I don't understand what you mean by this line. It looks like nonsense: pure f would be a pair, and you can't apply a pair as if it were a function.

From there, the definition of pure :: a -> (r, a) could depend on what r is.

That is exactly the problem. r is fully general; the instance declaration says ((,) r) is a Functor for all types r. That means you have to somehow implement a single pure :: a -> (r, a) that works with any type r that a caller might choose. This is impossible because there is no way to conjure up an arbitrary r from thin air.

Or as your quote says:

In particular, there is no way how to define pure :: a -> (r, a) for an arbitrary r.

If you try to do something like

pure x = (0 :: Integer, x)

you get an error:

Couldn't match expected type ‘r’ with actual type ‘Integer’
  ‘r’ is a rigid type variable bound by
      the instance declaration
      at ...

Answer 2:

What would <*> look like for pairs? It would be a function like

(<*>) :: (r, a -> b) -> (r, a) -> (r, b)
(r1, f) (r2, x) = (???, f x)

But what do you do with the ??? part? You have to put a value of r there, and fortunately you have some of those available (r1, r2). The problem is that (for arbitrary r) there is no general way to combine two values, so you have to pick one of them.

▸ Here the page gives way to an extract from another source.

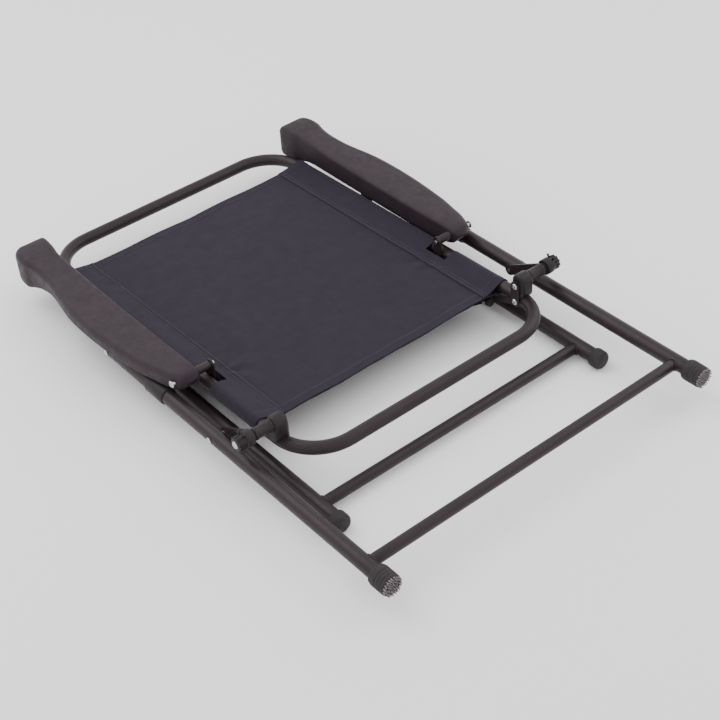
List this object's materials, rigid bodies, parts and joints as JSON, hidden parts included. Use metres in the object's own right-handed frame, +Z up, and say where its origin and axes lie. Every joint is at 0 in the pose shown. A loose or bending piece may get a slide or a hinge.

That's where you run into trouble with the laws:

pure id <*> v = v

This law says we have to pick r2 to preserve v.

u <*> pure y = pure ($ y) <*> u

Since we have to pick r2 in <*>, the right-hand side of this law says the result will contain the r part of u. But that clashes with the left-hand side, which says that we get whatever r was returned by pure y. (u is a completely arbitrary pair so there's no way a fixed value returned by pure is always going to match it.)

So we have a contradiction, meaning we can't even define <*> for ((,) r). Therefore the answer to your second question is "no".


That said, there is a standard Applicative instance for pairs but it requires r to be a Monoid:

instance (Monoid r) => Applicative ((,) r) where
    pure x = (mempty, x)
    (r1, f) (r2, x) = (mappend r1 r2, f x)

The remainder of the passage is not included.